Exercise: From the line containing "check and write" through the line containing "if empty is", retype each line exactly; include both end lines and nothing beyond them.

-------- Data

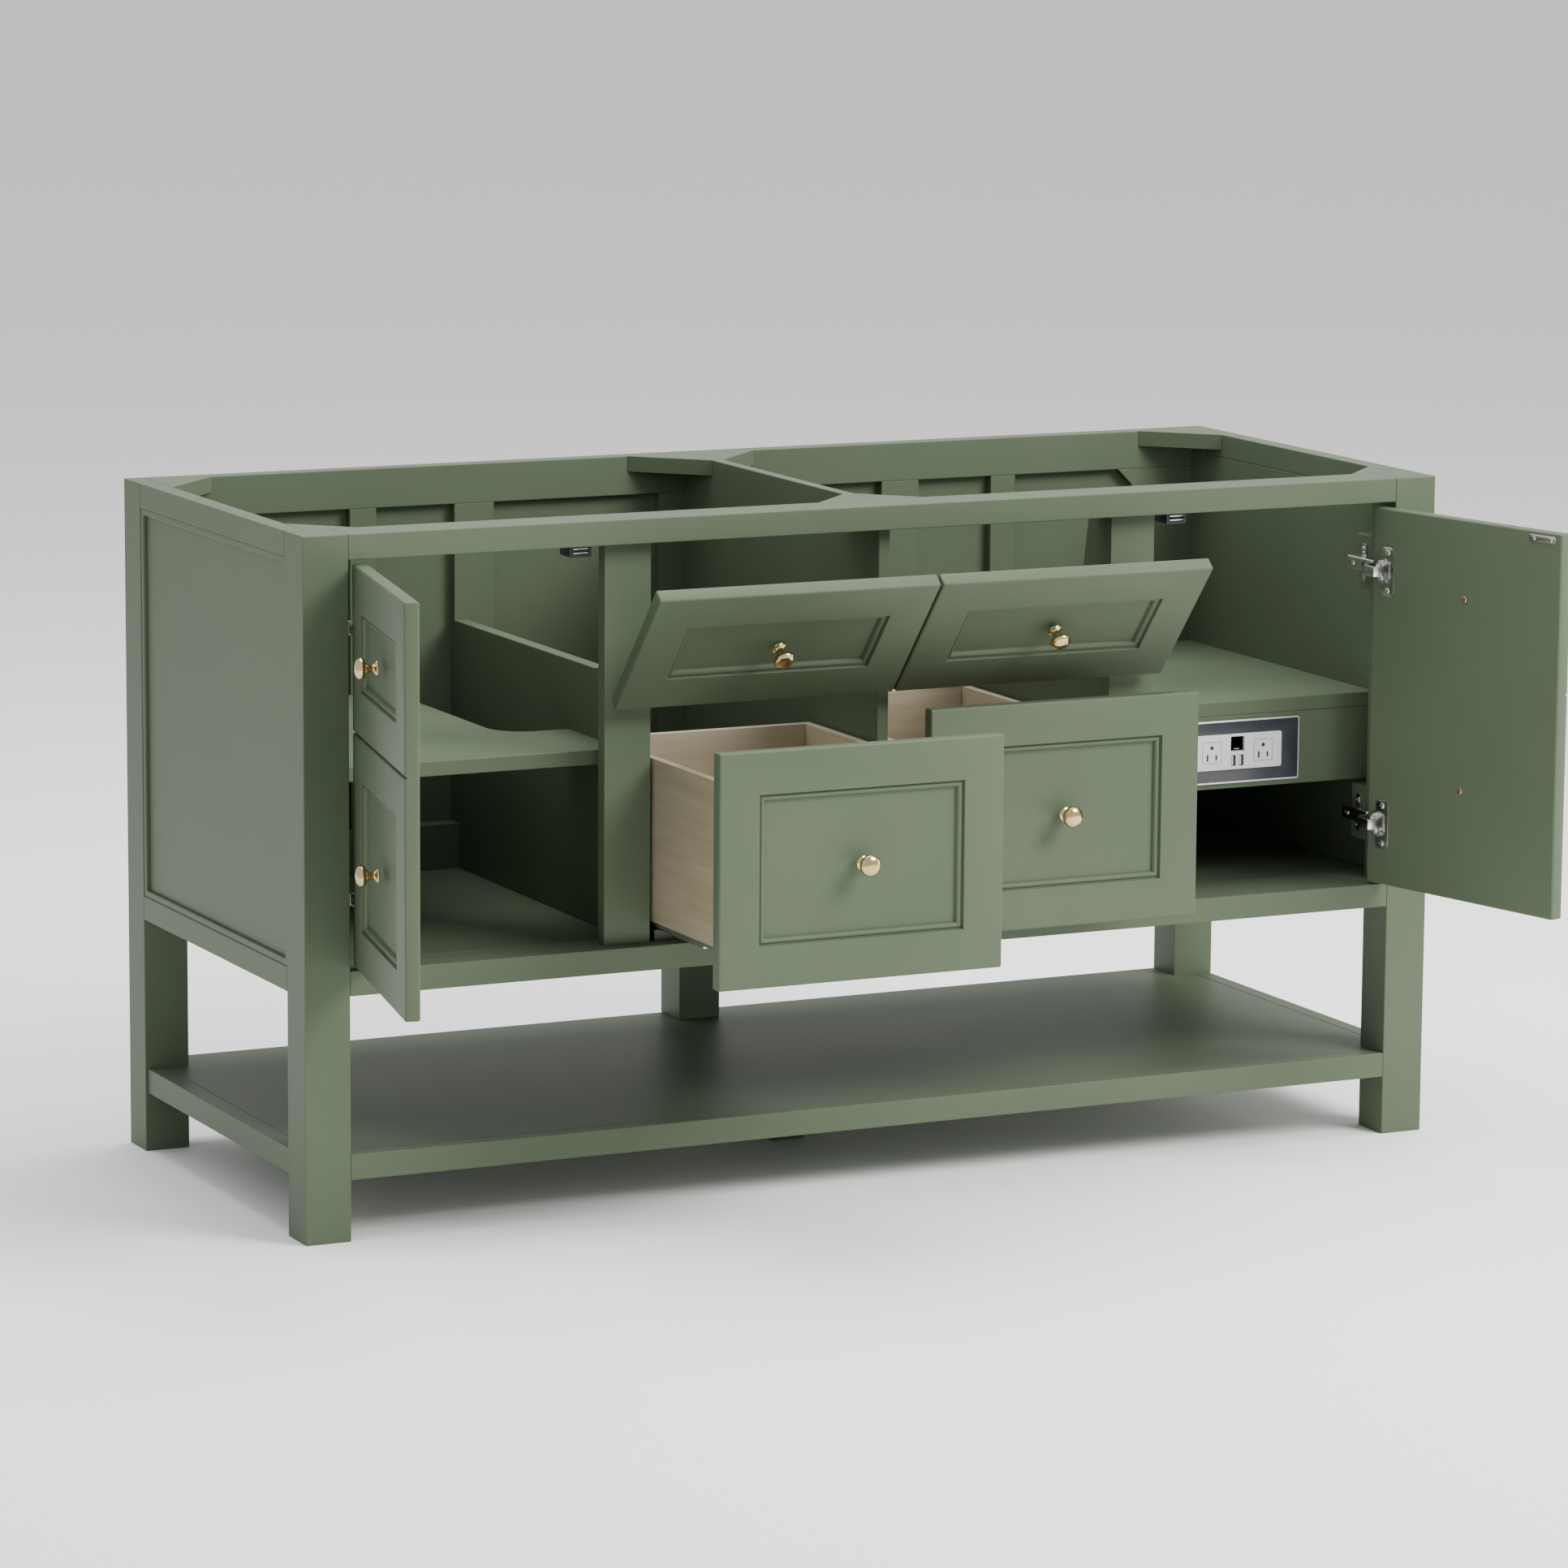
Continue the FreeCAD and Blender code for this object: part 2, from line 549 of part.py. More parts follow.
# --------------------------------------------------------------------- doors
door_tall = "door_high - door_low"
lower_panel = ("lower_panel_low - door_low", "lower_panel_high - door_low")
upper_panel = ("upper_panel_low - door_low", "upper_panel_high - door_low")
inner_face = "front_thick - depth / 2"
for side, sign in (("left", -1), ("right", 1)):
    hinge_edge = sign * (half_width - dims["door_start"])
    start = hinge_edge - (dims["door_wide"] if side == "right" else 0)
    pivot = (sign * (half_width - dims["pivot_x"]), dims["pivot_y"] - half_depth, 0)
    swing = turned(pivot, (0, 0, 1), sign * pose[side + "_door"])
    leaf = panelled_front(side + "_door_leaf", "door_wide", door_tall, [lower_panel, upper_panel],
                          swing.multiply(at(start, -half_depth, dims["door_low"])),
                          bores=[split_groove, cup_bores(side == "left")])
    keep(leaf, side + "_door")
    centre_x = start + dims["door_wide"] / 2
    group(side + "_door_knobs", [knob("%s_knob_%s" % (side, name), centre_x, dims["knob_" + name])
                                 for name in ("low", "high")], swing)
    cups = []
    cup_x = hinge_edge - sign * dims["cup_set"]
    cup_y = dims["front_thick"] - half_depth
    flange_x = hinge_edge - sign * dims["flange_set"] - dims["flange_wide"] / 2
    for name, height in hinge_heights.items():
        shell = rod("%s_cup_%s" % (side, name), "cup_radius", "cup_deep",
                    (cup_x, cup_y, dims[height]), (0, -1, 0))
        flange = board("%s_flange_%s" % (side, name), "%g" % flange_x, inner_face,
                       height + " - flange_tall / 2", "flange_wide", "flange_thick", "flange_tall")
        solid = fuse("%s_cup_body_%s" % (side, name), [shell, flange])
        hollow = rod("%s_hollow_%s" % (side, name), "cup_radius - cup_wall",
                     "cup_deep - cup_wall + cup_over",
                     (cup_x, cup_y + dims["cup_over"], dims[height]), (0, -1, 0))
        cups.append(cut("%s_hinge_cup_%s" % (side, name), solid, hollow))
    group(side + "_hinge_cups", cups, swing)
    hinge_links(side, sign)
    strike_x = hinge_edge - sign * dims["strike_set"] - (dims["strike_wide"] if side == "right" else 0)
    strike = board(side + "_strike", "%g" % strike_x, inner_face, "strike_low",
                   "strike_wide", "strike_thick", "strike_tall")
    group(side + "_strike_plate", [strike], swing)

pair("catches", board("catch", "catch_start - width / 2", "post_set - depth / 2",
                      "height - rail - catch_tall", "catch_wide", "catch_deep", "catch_tall"))

# ----------------------------------------------------------------- tilt-outs
tilt_tall = "tilt_high - tilt_low"
bracket_low = "tilt_low + bracket_lift"
tip = turned((0, -half_depth - dims["tilt_pivot_y"], dims["tilt_pivot_z"]), (1, 0, 0), pose["tilt"])
front_x = dims["front_start"] - half_width
front_starts = {"left": front_x, "right": -front_x - dims["front_wide"]}
for side, sign in (("left", -1), ("right", 1)):
    start = front_starts[side]
    slab = panelled_front(side + "_tilt_board", "front_wide", tilt_tall,
                          [("stile", "tilt_high - tilt_low - stile")],
                          tip.multiply(at(start, -half_depth, dims["tilt_low"])))
    keep(slab, side + "_tiltout_front")
    knob_z = (dims["tilt_low"] + dims["tilt_high"]) / 2
    group(side + "_tiltout_knob",
          [knob(side + "_tilt_knob", start + dims["front_wide"] / 2, knob_z)], tip)
    brackets = []
    for name in ("outer", "inner"):
        x = sign * (half_width - dims["bracket_" + name])
        brackets.append(board("%s_tilt_bracket_%s" % (side, name), "%g - bracket_thick / 2" % x,
                              inner_face, bracket_low, "bracket_thick", "bracket_deep", "bracket_tall"))
    group(side + "_tiltout_brackets", brackets, tip)
pair("tilt_hinge_plates",
     board("tilt_plate_post", "post_start + post_wide - width / 2", "post_set + gap - depth / 2",
           bracket_low, "gap", "bracket_deep", "bracket_tall"),
     board("tilt_plate_centre", "-partition / 2 - gap", "partition_set - depth / 2", bracket_low,
           "gap", "bracket_deep", "bracket_tall"))

# ------------------------------------------------------------------- drawers
drawer_tall = "drawer_high - door_low"
box_tall = "box_high - box_low"
middle_low = "box_low - slide_top - slide_gap - slide_mid"
box_left = dims["box_start"] - half_width
box_starts = {"left": box_left, "right": -box_left - dims["box_wide"]}
runners = []
for side in ("left", "right"):
    pull = at(0, -pose[side + "_drawer"], 0)
    half_pull = at(0, -pose[side + "_drawer"] / 2, 0)
    start = front_starts[side]
    slab = panelled_front(side + "_drawer_board", "front_wide", drawer_tall, [lower_panel],
                          pull.multiply(at(start, -half_depth, dims["door_low"])))
    keep(slab, side + "_drawer_front")
    group(side + "_drawer_knob",
          [knob(side + "_drawer_turned", start + dims["front_wide"] / 2, dims["knob_low"])], pull)
    box_x = box_starts[side]
    walls = []
    for number, x in enumerate((box_x, box_x + dims["box_wide"] - dims["ply"])):
        walls.append(board("%s_drawer_side_%d" % (side, number), "%g" % x, inner_face, "box_low",
                           "ply", "box_long", box_tall))
    for number, y in enumerate((inner_face, "front_thick + box_long - ply - depth / 2")):
        walls.append(board("%s_drawer_end_%d" % (side, number), "%g + ply" % box_x, y, "box_low",
                           "box_wide - ply - ply", "ply", box_tall))
    group(side + "_drawer_box", walls, pull)
    bottom = board(side + "_bottom", "%g + ply" % box_x, "front_thick + ply - depth / 2",
                   "box_low + bottom_lift", "box_wide - ply - ply", "box_long - ply - ply",
                   "bottom_thick")
    group(side + "_drawer_bottom", [bottom], pull)
    outer, middle = [], []
    far_slide = box_x + dims["box_wide"] - dims["slide_set"] - dims["slide_wide"]
    for number, x in enumerate((box_x + dims["slide_set"], far_slide)):
        outer.append(board("%s_slide_%d" % (side, number), "%g" % x,
                           "front_thick + slide_set - depth / 2", "box_low - slide_top", "slide_wide",
                           "box_long - slide_set - slide_set", "slide_top"))
        middle.append(board("%s_mid_%d" % (side, number), "%g + slide_wide / 2 - slide_mid_wide / 2" % x,
                            "mid_start - depth / 2", middle_low, "slide_mid_wide", "mid_long",
                            "slide_mid"))
        runners.append(board("%s_runner_%d" % (side, number), "%g" % x, "partition_set - depth / 2",
                             "floor_top", "slide_wide", "box_long - runner_short",
                             middle_low + " - slide_gap - floor_top"))
    group(side + "_drawer_slides", outer, pull)
    group(side + "_slide_members", middle, half_pull)
group("drawer_runners", runners)

# ------------------------------------------------------------ check and write
doc.recompute()
for item in doc.Objects:
    if "Invalid" in item.State or "Error" in item.State:
        raise ValueError("%s did not compute: %s" % (item.Label, item.State))
for item in nodes:
    if item.Shape.isNull() or not item.Shape.isValid() or not item.Shape.Solids:
        raise ValueError(item.Label + " has no valid solid")
for item in nodes:
    item.Shape.exportStep("parts/%s.step" % item.Label)
print(len(nodes), "nodes,", sum(len(item.Shape.Solids) for item in nodes), "solids")
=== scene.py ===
import bpy
import json
import math
from mathutils import Matrix, Vector


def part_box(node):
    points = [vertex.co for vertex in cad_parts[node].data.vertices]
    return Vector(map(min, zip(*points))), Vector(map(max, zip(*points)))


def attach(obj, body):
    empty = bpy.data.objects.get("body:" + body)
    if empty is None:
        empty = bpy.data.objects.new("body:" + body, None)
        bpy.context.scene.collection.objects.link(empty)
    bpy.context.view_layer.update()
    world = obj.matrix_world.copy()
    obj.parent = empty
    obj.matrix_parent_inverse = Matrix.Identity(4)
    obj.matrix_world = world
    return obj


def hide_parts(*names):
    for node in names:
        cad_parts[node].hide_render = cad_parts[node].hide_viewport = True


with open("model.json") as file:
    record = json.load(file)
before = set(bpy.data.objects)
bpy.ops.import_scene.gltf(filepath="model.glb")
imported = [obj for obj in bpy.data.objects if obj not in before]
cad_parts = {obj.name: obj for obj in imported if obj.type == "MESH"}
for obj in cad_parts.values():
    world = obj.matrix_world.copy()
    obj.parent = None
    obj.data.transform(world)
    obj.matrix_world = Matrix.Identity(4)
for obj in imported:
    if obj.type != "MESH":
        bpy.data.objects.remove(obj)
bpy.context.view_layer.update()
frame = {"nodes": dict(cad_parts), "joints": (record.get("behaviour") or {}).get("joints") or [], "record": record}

nodes = frame["nodes"]
joints = {joint["name"]: joint for joint in frame["joints"]}
sides = {"left": -1, "right": 1}
print("frame loaded:", len(nodes), "nodes")


# small helpers used at the bench

def deselectAll():
    if bpy.context.mode != "OBJECT":
        bpy.ops.object.mode_set(mode="OBJECT")
    bpy.ops.object.select_all(action="DESELECT")


def pick(*pieces):
    deselectAll()
    for piece in pieces:
        piece.select_set(True)
    bpy.context.view_layer.objects.active = pieces[0]


def applyPlace(piece):
    pick(piece)
    bpy.ops.object.transform_apply(location=True, rotation=True, scale=True)


def joinAll(pieces):
    pick(*pieces)
    if len(pieces) > 1:
        bpy.ops.object.join()
    return bpy.context.object


def useModifier(piece, kind, **values):
    pick(piece)
    modifier = piece.modifiers.new(kind.title(), kind)
    for name, value in values.items():
        setattr(modifier, name, value)
    bpy.ops.object.modifier_apply(modifier=modifier.name)


def plainBlock(low, high):
    deselectAll()
    centre = [(a + b) / 2 for a, b in zip(low, high)]
    bpy.ops.mesh.primitive_cube_add(size=1, location=centre)
    block = bpy.context.object
    block.scale = [b - a for a, b in zip(low, high)]
    applyPlace(block)
    return block


def roundedBox(low, high, radius, segments):
    # a block between two corners with its edges rolled over
    block = plainBlock(low, high)
    bpy.ops.object.mode_set(mode="EDIT")
    bpy.ops.mesh.select_all(action="SELECT")
    bpy.ops.mesh.bevel(offset=radius, segments=segments, affect="EDGES")
    bpy.ops.object.mode_set(mode="OBJECT")
    return block


def roundedPlate(low, high, cornerRadius, edgeRadius, axis=1, segments=6):
    # a plate whose four corners along one axis are rounded, then its rims softened
    plate = plainBlock(low, high)
    bpy.ops.object.mode_set(mode="EDIT")
    bpy.ops.mesh.select_mode(type="EDGE")
    bpy.ops.mesh.select_all(action="DESELECT")
    bpy.ops.object.mode_set(mode="OBJECT")
    for edge in plate.data.edges:
        ends = [plate.data.vertices[index].co for index in edge.vertices]
        run = ends[1] - ends[0]
        edge.select = abs(run[axis]) > 0.9 * run.length
    bpy.ops.object.mode_set(mode="EDIT")
    bpy.ops.mesh.bevel(offset=cornerRadius, segments=segments, affect="EDGES")
    bpy.ops.object.mode_set(mode="OBJECT")
    if edgeRadius:
        useModifier(plate, "BEVEL", width=edgeRadius, segments=2, limit_method="ANGLE",
                    angle_limit=math.radians(50))
    return plate


def faceTurn(facing):
    return Vector((0, 0, 1)).rotation_difference(Vector(facing)).to_matrix().to_4x4()


def turnedPiece(steps, place, facing, vertices):
    # a lathe piece: a disc drawn out step by step as (how far along, radius),
    # then turned to face a way
    deselectAll()
    bpy.ops.mesh.primitive_circle_add(vertices=vertices, radius=steps[0][1], fill_type="NGON",
                                      location=(0, 0, steps[0][0]))
    piece = bpy.context.object
    applyPlace(piece)
    bpy.ops.object.mode_set(mode="EDIT")
    bpy.ops.mesh.select_mode(type="FACE")
    bpy.ops.mesh.select_all(action="SELECT")
    for (before, radiusBefore), (along, radius) in zip(steps, steps[1:]):
        bpy.ops.mesh.extrude_region_move(TRANSFORM_OT_translate={"value": (0, 0, along - before)})
        grow = radius / radiusBefore
        bpy.ops.transform.resize(value=(grow, grow, 1), center_override=(0, 0, along))
    bpy.ops.mesh.select_all(action="SELECT")
    bpy.ops.mesh.normals_make_consistent(inside=False)
    bpy.ops.object.mode_set(mode="OBJECT")
    piece.matrix_world = Matrix.Translation(place) @ faceTurn(facing)
    applyPlace(piece)
    return piece


def carve(piece, cutters):
    for cutter in cutters:
        pick(piece)
        modifier = piece.modifiers.new("Carve", "BOOLEAN")
        modifier.operation = "DIFFERENCE"
        modifier.object = cutter
        modifier.solver = "EXACT"
        bpy.ops.object.modifier_apply(modifier=modifier.name)
    for cutter in cutters:
        bpy.data.objects.remove(cutter)
    return piece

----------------

Exercise response:
# ------------------------------------------------------------ check and write
doc.recompute()
for item in doc.Objects:
    if "Invalid" in item.State or "Error" in item.State:
        raise ValueError("%s did not compute: %s" % (item.Label, item.State))
for item in nodes:
    if item.Shape.isNull() or not item.Shape.isValid() or not item.Shape.Solids:
        raise ValueError(item.Label + " has no valid solid")
for item in nodes:
    item.Shape.exportStep("parts/%s.step" % item.Label)
print(len(nodes), "nodes,", sum(len(item.Shape.Solids) for item in nodes), "solids")
=== scene.py ===
import bpy
import json
import math
from mathutils import Matrix, Vector


def part_box(node):
    points = [vertex.co for vertex in cad_parts[node].data.vertices]
    return Vector(map(min, zip(*points))), Vector(map(max, zip(*points)))


def attach(obj, body):
    empty = bpy.data.objects.get("body:" + body)
    if empty is None:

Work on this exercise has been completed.